MARKETING EXTENSION TO NON-TRADITIONAL AUDIENCES THROUGH AN ARBOR DAY MAIL ART CALL
N.D. Pinson, S. Steed, and R. Northrop, UF/IFAS Extension, Hillsborough County, Seffner, FL
Situation: Every year, residents throughout the country celebrate Arbor Day. We typically promote Arbor Day by giving away trees and providing informal workshops and tree planting demonstrations. However, these methods often require a considerable amount of time to coordinate, and resulted in low attendance rates. To promote an awareness of trees and to market Extension to non-traditional audiences, we coordinated a unique mail art campaign in partnership with the Florida Forest Service, Kerby’s Nursery, and UF/IFAS Communications. Methods: Hillsborough County residents were asked to create works of art using drawing, collage, painting or photography, answer the question, “I appreciate trees because…” and mail the art to the Extension office.
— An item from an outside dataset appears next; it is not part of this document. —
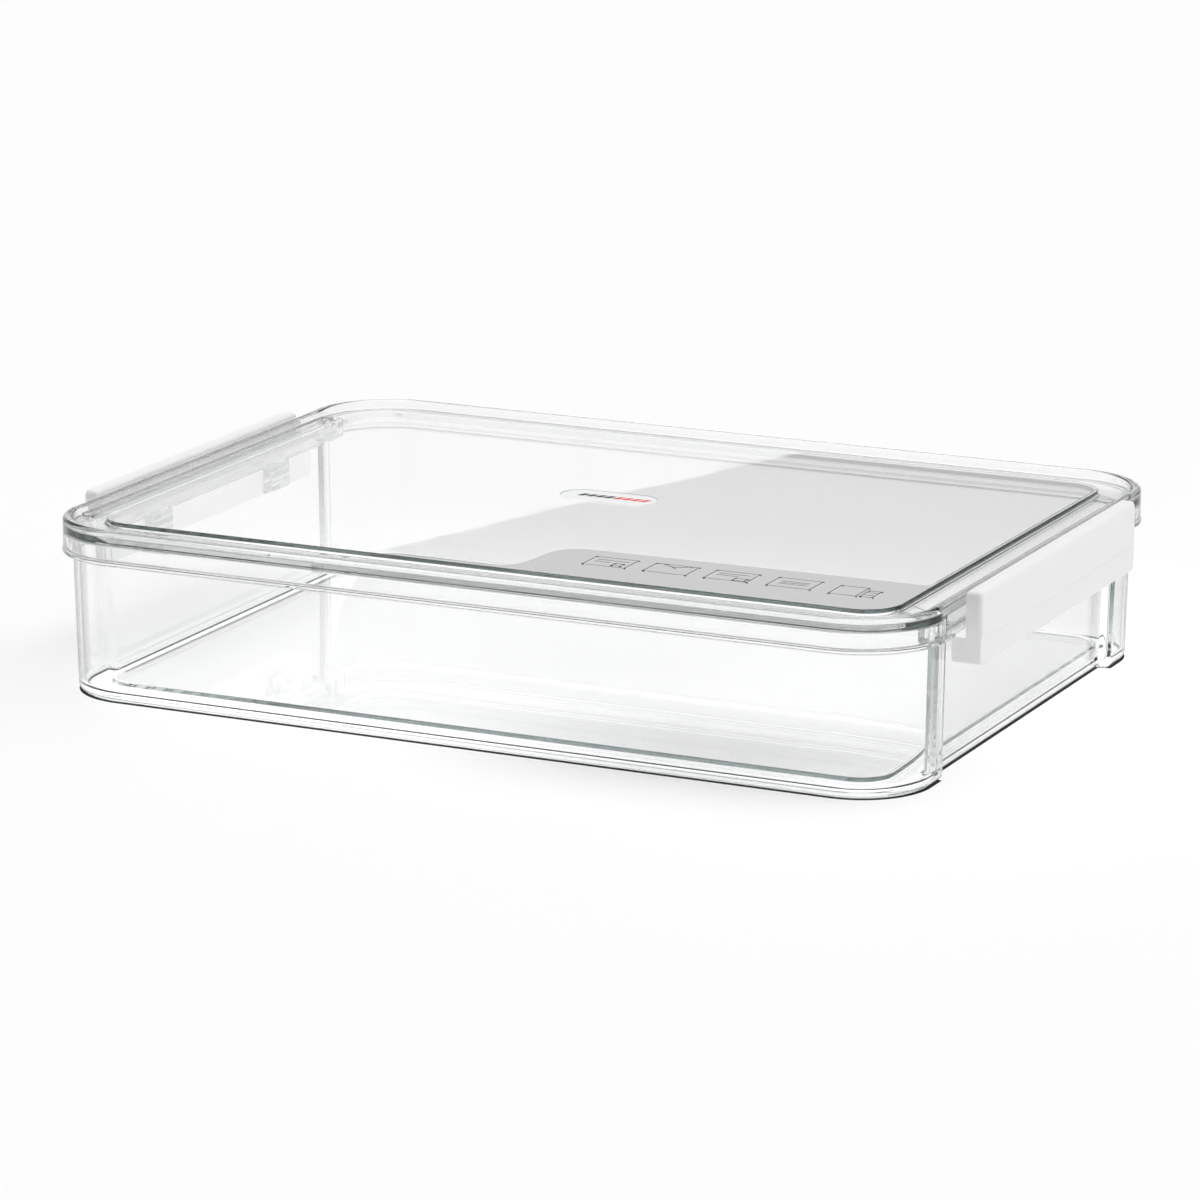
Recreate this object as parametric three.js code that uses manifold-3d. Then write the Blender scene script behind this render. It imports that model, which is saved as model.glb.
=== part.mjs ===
// Clear rectangular storage bin with a lift-off lid and a hinged snap latch on each short side.
// Millimetres. +Z is up and z = 0 is the surface that the bin stands on, X runs along its length,
// and the origin is at the centre of its footprint.

import * as THREE from 'three';
import { mergeVertices } from 'three/addons/utils/BufferGeometryUtils.js';
import Module from 'manifold-3d';

// Driving dimensions of the closed bin.
const lidLength = 330;
const lidWidth = 238;
const lidCornerRadius = 30;
const wall = 2;
const clearance = 0.3;

// Heights, from the ground up.
const footRecessHeight = 2.6;
const flangeTop = 51.4;
const flangeThickness = 1.4;
const skirtBottom = flangeTop + clearance;
const borderTop = 59.3;
const panelTop = 61.3;
const beadTop = 62.5;
const rimTop = borderTop - wall - clearance;

// Tub, as insets from the edge of the lid.
const tubFootInset = 4.4;
const tubRimInset = 3.4;
const flangeReach = 0.3;
const flangeBayReach = 4.4;
const floorInsetX = 17;
const floorInsetY = 16;
const floorCornerRadius = 12;
const footRound = 2.4;
const footChamfer = 1.7;
const rimWall = 1.8;
const hairline = 0.2;

// Bays, the recesses in the two short sides that take the latches.
const bayHalf = 79;
const bayDepth = 4.3;
const bayFillet = 2;
const lidBayHalf = 88;
const lidBayDepth = 3.7;

// Lid.
const panelInsetX = 15.3;
const panelInsetY = 16.6;
const panelCornerRadius = 13;
const beadWidth = 3.5;
const beadUnderside = 59;
const railBottom = 53.8;
const railTop = 58.5;
const railReach = 2;
const railHalf = 84;

// Latches.
const latchLength = 146;
const latchBottom = 38.4;
const latchTop = 64;
const latchShoulder = 47.8;
const latchCrease = 48.2;
const latchDepth = 10.4;
const latchTopDepth = 5.5;
const latchGap = 0.5;
const latchTaper = 0.6;
const latchRound = 2.2;
const latchEndRound = 3;
const snapHalf = 60;
const snapHeight = 52.8;
const snapRootHalf = 1.4;
const snapTipHalf = 0.45;

// Hinges. Each latch turns about a line along Y in the hooks of two lugs.
const hingeX = 163.5;
const hingeZ = 42.8;
const lugCentreY = 43.3;
const lugWidth = 13.7;
const lugRadius = 5;
const lugNeckDepth = 5;
const lugArmDrop = 3;
const lugCornerRadius = 4;
const barRadius = 1.9;
const hookRadius = 2.05;
const hookMouthHalf = 1.7;
const notchRadius = 5.5;

// Oval sticker in a shallow pocket of the lid's panel.
const labelLength = 36;
const labelWidth = 15;
const labelThickness = 0.2;
const labelX = -3;
const labelY = 7;
const pocketDepth = 0.3;

const wasm = await Module();
wasm.setup();

// Solid from a closed three.js geometry.
function solid(geometry) {
  geometry.deleteAttribute('normal');
  geometry.deleteAttribute('uv');
  const merged = mergeVertices(geometry.index ? geometry.toNonIndexed() : geometry, 1e-4);
  const vertProperties = new Float32Array(merged.attributes.position.array);
  const triVerts = new Uint32Array(merged.index.array);
  return new wasm.Manifold(new wasm.Mesh({ numProp: 3, vertProperties, triVerts }));
}

function union(solids) {
  return solids.reduce((sum, next) => sum.add(next));
}

// Shape through the corners [x, y, radius], each one rounded by an arc, or left sharp at radius 0.
// The first corner is a round one.
function roundedShape(corners) {
  const shape = new THREE.Shape();
  corners.forEach(([x, y, radius], i) => {
    if (radius === 0) {
      shape.lineTo(x, y);
      return;
    }
    const corner = new THREE.Vector2(x, y);
    const before = new THREE.Vector2(...corners.at(i - 1)).sub(corner).normalize();
    const after = new THREE.Vector2(...corners[(i + 1) % corners.length]).sub(corner).normalize();
    const half = Math.acos(before.dot(after)) / 2;
    const start = corner.clone().addScaledVector(before, radius / Math.tan(half));
    const end = corner.clone().addScaledVector(after, radius / Math.tan(half));
    const middle = before.clone().add(after).normalize();
    const centre = corner.clone().addScaledVector(middle, radius / Math.sin(half));
    const clockwise = before.cross(after) > 0;
    const from = start.sub(centre).angle();
    const to = end.sub(centre).angle();
    shape.absarc(centre.x, centre.y, radius, from, to, clockwise);
  });
  return shape;
}

function roundedRectangle(halfX, halfY, radius) {
  return roundedShape([[halfX, -halfY, radius], [halfX, halfY, radius],
    [-halfX, halfY, radius], [-halfX, -halfY, radius]]);
}

// Outline of the tub, inset from the edge of the lid, with a bay in each short side.
function tubOutline(inset, half) {
  const x = lidLength / 2 - inset;
  const y = lidWidth / 2 - inset;
  const radius = lidCornerRadius - inset;
  const back = x - bayDepth;
  const bay = (side) => [[x, -half], [back, -half], [back, half], [x, half]]
    .map(([px, py]) => [side * px, side * py, bayFillet]);
  return roundedShape([[x, -y, radius], ...bay(1), [x, y, radius],
    [-x, y, radius], ...bay(-1), [-x, -y, radius]]);
}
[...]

The mail art campaign was marketed to local schools, art and performing art magnet programs, churches, 4-H clubs, libraries, and community groups. Results: Residents mailed 57 pieces of art to the Extension office. Participants ranged from three years old to seventy-four years old. Three winners received a tree planting kit which included one, seven-gallon tree, pruners, a shovel, gloves and fertilizer. Artwork was shared with the public and partners through a Flickr photostream and will be used in future Extension programming. When writing about why they appreciate trees, residents explained “they give us life,” “they save water,” “they increase business traffic in an area,” “trees give insects and animals a place to live,” and “they represent the deep roots between family and friends, and help keep everyone together.” Conclusions: As Jack Payne stated in IFAS Matters, “Data doesn’t move people to action. Stories do. Emotions do. Often we act on what our hearts tell us more than what our heads tell us.” This replicable grassroots contest used art and storytelling to promote an appreciation and celebration of trees, while marketing Extension and engaging non-traditional youth and adult audiences.